> _DATASET RECORDS_
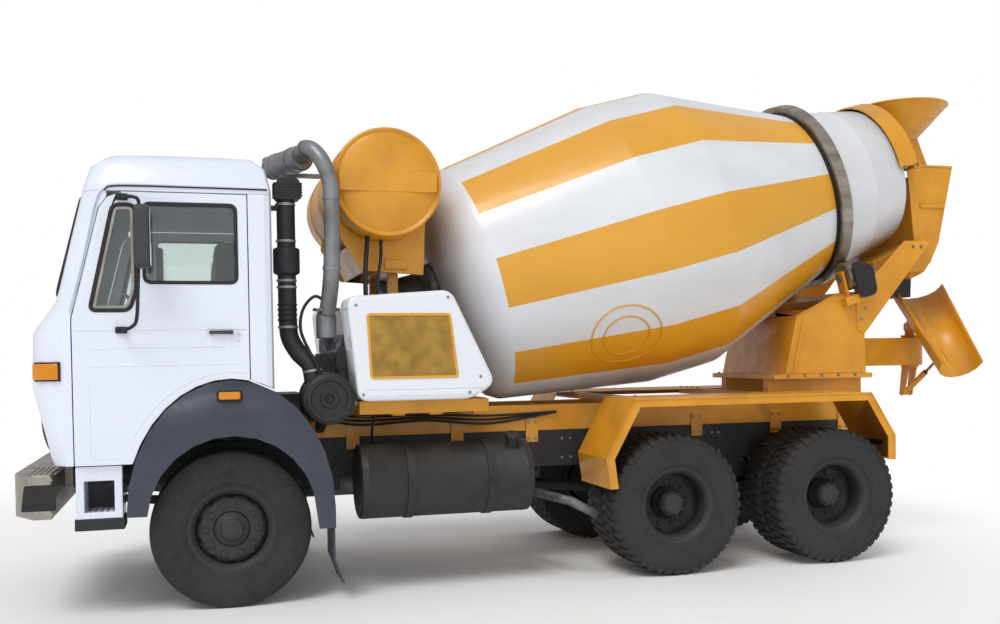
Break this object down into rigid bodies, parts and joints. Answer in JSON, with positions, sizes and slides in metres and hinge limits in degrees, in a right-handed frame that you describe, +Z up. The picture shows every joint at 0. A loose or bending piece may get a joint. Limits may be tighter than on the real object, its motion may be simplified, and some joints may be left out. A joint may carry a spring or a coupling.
{
  "type": "concrete mixer truck",
  "caption": "Three-axle truck with a flat-front cab, a tilted mixing drum on a pedestal, loading and discharge hoppers and a swinging chute.",
  "frame": {"origin": "on the ground, below the middle of the bounding box", "axes": "+X towards the rear of the truck, +Y to the vehicle's right, +Z up"},
  "size_m": [7.74, 2.95, 3.8816],
  "materials": {
    "cab_paint": "gloss",
    "drum_paint": "satin",
    "yellow_paint": "satin",
    "chassis_paint": "matte",
    "mudguard_plastic": "matte",
    "tyre": "matte",
    "steel": "satin",
    "machinery": "matte",
    "glass": "gloss",
    "cover_plastic": "satin",
    "seat_cloth": "matte"
  },
  "bodies": {
    "truck": {"air_intake": "chassis_paint", "cab_floor": "machinery", "cab_front_panel": "cab_paint", "cab_rear_wall": "cab_paint", "cab_roof": "cab_paint", "cab_seats": "seat_cloth", "cab_step_left": "cab_paint", "cab_step_right": "cab_paint", "charge_hopper": "yellow_paint", "chassis_frame": "chassis_paint", "dashboard": "seat_cloth", "discharge_hopper": "yellow_paint", "drive_axles": "chassis_paint", "drum_engine": "machinery", "drum_gearbox": "machinery", "engine_and_exhaust": "machinery", "engine_cover_left": "cover_plastic", "engine_cover_right": "cover_plastic", "front_axle": "chassis_paint", "front_bumper": "steel", "front_mudguard_left": "mudguard_plastic", "front_mudguard_right": "mudguard_plastic", "front_pedestal": "yellow_paint", "fuel_tank": "chassis_paint", "mixer_subframe": "yellow_paint", "rear_mudguards": "yellow_paint", "rear_pedestal": "yellow_paint", "rear_window": "glass", "water_tank": "yellow_paint", "windscreen": "glass"},
    "steering_knuckle_left_body": {"steering_knuckle_left": "steel"},
    "front_wheel_left": {"front_tyre_left": "tyre", "front_rim_left": "chassis_paint"},
    "middle_wheels_left": {"middle_rims_left": "chassis_paint", "middle_outer_tyre_left": "tyre", "middle_inner_tyre_left": "tyre"},
    "rear_wheels_left": {"rear_rims_left": "chassis_paint", "rear_outer_tyre_left": "tyre", "rear_inner_tyre_left": "tyre"},
    "door_left_body": {"door_left": "cab_paint", "door_glass_left": "glass"},
    "roller_left": {"drum_roller_left": "steel"},
    "steering_knuckle_right_body": {"steering_knuckle_right": "steel"},
    "front_wheel_right": {"front_tyre_right": "tyre", "front_rim_right": "chassis_paint"},
    "middle_wheels_right": {"middle_rims_right": "chassis_paint", "middle_outer_tyre_right": "tyre", "middle_inner_tyre_right": "tyre"},
    "rear_wheels_right": {"rear_rims_right": "chassis_paint", "rear_outer_tyre_right": "tyre", "rear_inner_tyre_right": "tyre"},
    "door_right_body": {"door_right": "cab_paint", "door_glass_right": "glass"},
    "roller_right": {"drum_roller_right": "steel"},
    "drum": {"drum_shell": "drum_paint", "drum_ring": "steel"},
    "swivel": {"chute_swivel": "yellow_paint"},
    "chute": {"discharge_chute": "yellow_paint"},
    "ram_barrel": {"chute_ram_barrel": "yellow_paint"},
    "ram_rod": {"chute_ram_rod": "steel"}
  },
  "joints": [
    {"name": "steer_left", "type": "hinge", "parent": "truck", "child": "steering_knuckle_left_body", "pos_m": [-2.53, -0.86, 0.525], "axis": [0, 0, 1], "range_deg": [-30, 30]},
    {"name": "steer_right", "type": "hinge", "parent": "truck", "child": "steering_knuckle_right_body", "pos_m": [-2.53, 0.86, 0.525], "axis": [0, 0, 1], "range_deg": [-30, 30]},
    {"name": "front_wheel_spin_left", "type": "hinge", "parent": "steering_knuckle_left_body", "child": "front_wheel_left", "pos_m": [-2.53, -0.965, 0.525], "axis": [0, 1, 0], "continuous": true},
    {"name": "middle_wheels_spin_left", "type": "hinge", "parent": "truck", "child": "middle_wheels_left", "pos_m": [0.675, -0.91, 0.525], "axis": [0, 1, 0], "continuous": true},
    {"name": "rear_wheels_spin_left", "type": "hinge", "parent": "truck", "child": "rear_wheels_left", "pos_m": [2.025, -0.91, 0.525], "axis": [0, 1, 0], "continuous": true},
    {"name": "door_swing_left", "type": "hinge", "parent": "truck", "child": "door_left_body", "pos_m": [-3.485, -1.2, 1], "axis": [0, 0, -1], "range_deg": [0, 70]},
    {"name": "roller_spin_left", "type": "hinge", "parent": "truck", "child": "roller_left", "pos_m": [2.56123, -0.54976, 2.29768], "axis": [0.9659, 0, 0.2588], "continuous": true},
    {"name": "front_wheel_spin_right", "type": "hinge", "parent": "steering_knuckle_right_body", "child": "front_wheel_right", "pos_m": [-2.53, 0.965, 0.525], "axis": [0, 1, 0], "continuous": true},
    {"name": "middle_wheels_spin_right", "type": "hinge", "parent": "truck", "child": "middle_wheels_right", "pos_m": [0.675, 0.91, 0.525], "axis": [0, 1, 0], "continuous": true},
    {"name": "rear_wheels_spin_right", "type": "hinge", "parent": "truck", "child": "rear_wheels_right", "pos_m": [2.025, 0.91, 0.525], "axis": [0, 1, 0], "continuous": true},
    {"name": "door_swing_right", "type": "hinge", "parent": "truck", "child": "door_right_body", "pos_m": [-3.485, 1.2, 1], "axis": [0, 0, 1], "range_deg": [0, 70]},
    {"name": "roller_spin_right", "type": "hinge", "parent": "truck", "child": "roller_right", "pos_m": [2.56123, 0.54976, 2.29768], "axis": [0.9659, 0, 0.2588], "continuous": true},
    {"name": "drum_spin", "type": "hinge", "parent": "truck", "child": "drum", "pos_m": [-0.6, 0, 2.234], "axis": [0.9659, 0, 0.2588], "continuous": true},
    {"name": "chute_swing", "type": "hinge", "parent": "truck", "child": "swivel", "pos_m": [3.57, 0, 1.52], "axis": [0, 0, 1], "range_deg": [0, 180]},
    {"name": "chute_tilt", "type": "hinge", "parent": "swivel", "child": "chute", "pos_m": [3.57, -0.09, 1.9], "axis": [-1, 0, 0], "range_deg": [-12, 25]},
    {"name": "ram_pivot", "type": "hinge", "parent": "swivel", "child": "ram_barrel", "pos_m": [3.57, 0.06, 1.27], "axis": [-1, 0, 0], "range_deg": [-2.5, 5.5]},
    {"name": "ram_slide", "type": "slide", "parent": "ram_barrel", "child": "ram_rod", "axis": [0, -0.8376, 0.5463], "range_m": [-0.092, 0.19]}
  ],
  "couplings": [
    {"joint": "steer_right", "follows": "steer_left", "ratio": 1},
    {"joint": "roller_spin_left", "follows": "drum_spin", "ratio": -6.48},
    {"joint": "roller_spin_right", "follows": "drum_spin", "ratio": -6.48},
    {"joint": "ram_pivot", "follows": "chute_tilt", "ratio": 0.19},
    {"joint": "ram_slide", "follows": "chute_tilt", "m_per_rad": 0.43}
  ]
}
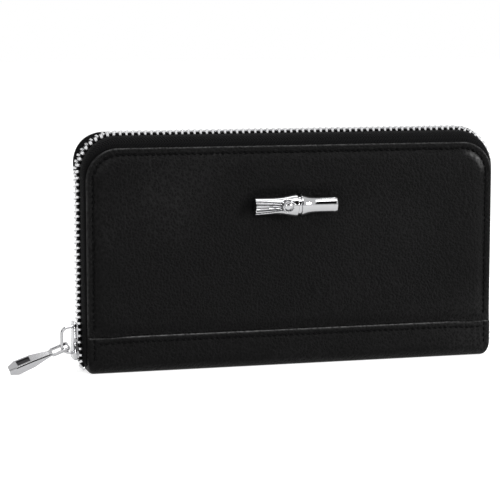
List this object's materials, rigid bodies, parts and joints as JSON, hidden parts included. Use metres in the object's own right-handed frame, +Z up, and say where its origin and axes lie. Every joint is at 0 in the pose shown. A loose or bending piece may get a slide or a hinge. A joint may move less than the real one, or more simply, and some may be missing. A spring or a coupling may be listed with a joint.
{
  "type": "zip-around wallet",
  "caption": "Long smooth leather zip-around wallet with a metal zip running round three sides, a bar pull on the slider and a bamboo-shaped bar ornament on the front cover.",
  "frame": {"origin": "centre of the flat base under the spine, midway between the covers and midway along the covers' width", "axes": "+X along the width towards the zip's open end, -Y out of the front cover, +Z up from the spine to the zip along the top"},
  "size_m": [0.2226, 0.0311, 0.105],
  "materials": {
    "smooth_leather": "smooth black calf leather, semi-gloss, fine grain",
    "band_leather": "smooth black calf leather, semi-gloss, folded and stitched edge",
    "pocket_leather": "thin black leather, satin",
    "lining_fabric": "black twill lining, matte",
    "zip_tape": "black herringbone woven tape, matte",
    "stiffener_board": "grey board, hidden",
    "zip_metal": "silver-coloured polished zip metal",
    "polished_metal": "silver-coloured polished die-cast metal",
    "plain_metal": "plain steel, hidden"
  },
  "bodies": {
    "back_half": {"back_cover": "smooth_leather", "back_board": "stiffener_board", "back_lining": "lining_fabric", "base_band": "band_leather", "spine_board": "stiffener_board", "spine_lining": "lining_fabric", "back_tape": "zip_tape", "back_teeth": "zip_metal", "back_stop_left": "zip_metal", "back_stop_right": "zip_metal", "left_gusset": "lining_fabric", "right_gusset": "lining_fabric", "back_card_pocket_1": "pocket_leather", "back_card_pocket_2": "pocket_leather", "back_card_pocket_3": "pocket_leather", "back_card_pocket_4": "pocket_leather"},
    "front_half": {"front_cover": "smooth_leather", "front_board": "stiffener_board", "front_lining": "lining_fabric", "front_band": "band_leather", "front_tape": "zip_tape", "front_teeth": "zip_metal", "front_stop_left": "zip_metal", "front_stop_right": "zip_metal", "front_card_pocket_1": "pocket_leather", "front_card_pocket_2": "pocket_leather", "front_card_pocket_3": "pocket_leather", "front_card_pocket_4": "pocket_leather", "bamboo_bar": "polished_metal", "bamboo_post_left": "plain_metal", "bamboo_post_right": "plain_metal", "bamboo_backing_plate": "plain_metal"},
    "divider_front": {"front_divider": "pocket_leather"},
    "divider_back": {"back_divider": "pocket_leather"},
    "coin_pocket": {"front_coin_wall": "lining_fabric", "back_coin_wall": "lining_fabric", "coin_binding": "pocket_leather", "front_coin_tape": "zip_tape", "back_coin_tape": "zip_tape", "front_coin_teeth": "zip_metal", "back_coin_teeth": "zip_metal", "coin_stop_left": "zip_metal", "coin_stop_right": "zip_metal"},
    "coin_slider": {"coin_slider_body": "polished_metal", "coin_slider_bridge": "polished_metal"},
    "coin_pull": {"coin_pull": "polished_metal"},
    "zip_slider": {"slider_body": "polished_metal", "slider_bridge": "polished_metal"},
    "zip_pull": {"pull_bar": "polished_metal"}
  },
  "joints": [
    {"name": "front_open", "type": "hinge", "parent": "back_half", "child": "front_half", "pos_m": [0, -0.0119, 0.005], "axis": [1, 0, 0], "range_deg": [0, 40], "deforming": ["left_gusset", "right_gusset", "front_tape", "front_teeth", "front_stop_left", "front_stop_right"]},
    {"name": "divider_front_fan", "type": "hinge", "parent": "back_half", "child": "divider_front", "pos_m": [0, -0.0119, 0.005], "axis": [1, 0, 0], "range_deg": [0, 30]},
    {"name": "coin_pocket_fan", "type": "hinge", "parent": "back_half", "child": "coin_pocket", "pos_m": [0, -0.0119, 0.005], "axis": [1, 0, 0], "range_deg": [0, 20]},
    {"name": "divider_back_fan", "type": "hinge", "parent": "back_half", "child": "divider_back", "pos_m": [0, -0.0119, 0.005], "axis": [1, 0, 0], "range_deg": [0, 10]},
    {"name": "zip_travel", "type": "slide", "parent": "back_half", "child": "zip_slider", "axis": [0, 0, 1], "range_m": [0, 0.062], "deforming": ["back_teeth"]},
    {"name": "pull_swing", "type": "hinge", "parent": "zip_slider", "child": "zip_pull", "pos_m": [-0.1, 0, 0.0116], "axis": [0, 1, 0], "range_deg": [-60, 68]},
    {"name": "coin_zip_travel", "type": "slide", "parent": "coin_pocket", "child": "coin_slider", "axis": [1, 0, 0], "range_m": [0, 0.122], "deforming": ["front_coin_teeth", "back_coin_teeth"]},
    {"name": "coin_pull_swing", "type": "hinge", "parent": "coin_slider", "child": "coin_pull", "pos_m": [-0.0607, 0, 0.09085], "axis": [0, -1, 0], "range_deg": [0, 150]}
  ],
  "couplings": [
    {"joint": "divider_front_fan", "follows": "front_open", "ratio": 0.75},
    {"joint": "coin_pocket_fan", "follows": "front_open", "ratio": 0.5},
    {"joint": "divider_back_fan", "follows": "front_open", "ratio": 0.25}
  ]
}
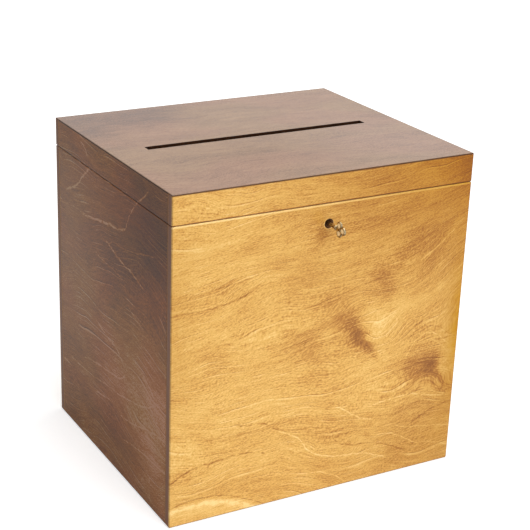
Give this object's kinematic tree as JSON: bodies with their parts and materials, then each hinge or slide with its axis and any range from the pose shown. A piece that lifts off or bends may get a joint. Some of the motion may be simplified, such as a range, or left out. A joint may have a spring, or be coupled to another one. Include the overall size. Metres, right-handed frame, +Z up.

> _EXERCISE DETAILS_
Filter the listing above for the string "that" and copy every matching line.

> _WRITTEN ANSWER_
Break this object down into rigid bodies, parts and joints. Answer in JSON, with positions, sizes and slides in metres and hinge limits in degrees, in a right-handed frame that you describe, +Z up. The picture shows every joint at 0. A loose or bending piece may get a joint. Limits may be tighter than on the real object, its motion may be simplified, and some joints may be left out. A joint may carry a spring or a coupling.
Give this object's kinematic tree as JSON: bodies with their parts and materials, then each hinge or slide with its axis and any range from the pose shown. A piece that lifts off or bends may get a joint. Some of the motion may be simplified, such as a range, or left out. A joint may have a spring, or be coupled to another one. Include the overall size. Metres, right-handed frame, +Z up.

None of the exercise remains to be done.